I'm amazed anything with significant graphics ran on the original II, but maybe I'm underestimating it.
I assure you, you are. Double hires was the first real expansion of graphics capabilities, and as I mentioned, it didn't arrive until revB Apple IIe.
 
You guys are my heroes.

I'm retroactively fantasizing about owning this: http://en.wikipedia.org/wiki/MSD_Super_Disk All of a sudden, the idea of owning an extremely well-engineered, built-like-a-tank, reliable floppy drive seems totally legit. Those were interesting times, with seemingly lots of smart engineers making and perfecting products that had not existed for very long. I'm amazed at how we even communicated. If I wanted to look a company up, there really wasn't any way of doing that, except by calling them if I happened to have their number. We were all stranded.

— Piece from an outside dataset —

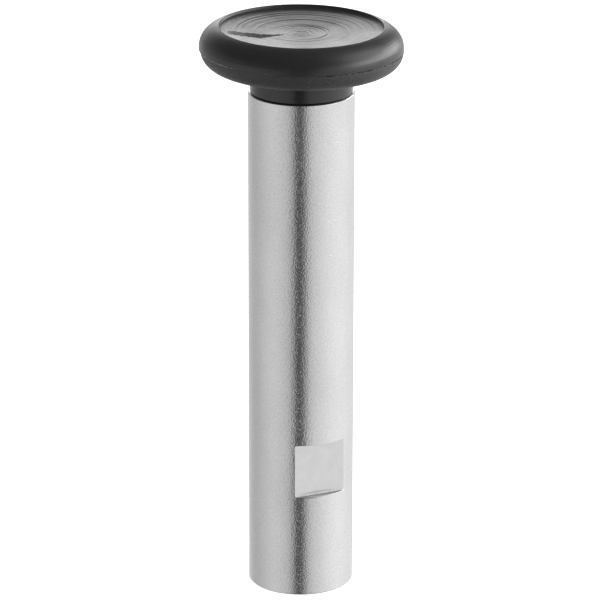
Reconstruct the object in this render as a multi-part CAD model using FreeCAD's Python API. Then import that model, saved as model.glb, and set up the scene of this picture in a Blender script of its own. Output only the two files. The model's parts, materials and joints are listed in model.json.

This basic computer project got me flashing back: http://thenextweb.com/gadgets/2013/...ego-style-step-step-instructions/?fromcat=all

I had no idea ARM was so old -- Acorn used it on their home PCs in the 80s and Apple was involved in the chip design in the early 1990s apparently, for the Newton.
 
I had 'Learn to Spell' from Spinnaker. It's on a flippy diskette -- side one is Apple and side two is IBM/180k format. I had no trouble reading the IBM side on a DSDD or DSHD drive.
 
IIRC there were some (or at least one) commercial floppy game(s) with BOTH Apple and IBM(or was it C64?) versions on the SAME side of a disk, not sure what kind of voodoo or witchcraft was involved with that, but it was effective copy protection for both versions of the game. I know its been brought up on this forum some time in the past in the context of copy protection and duplication, maybe someone with better search-fu than I can find that conversation.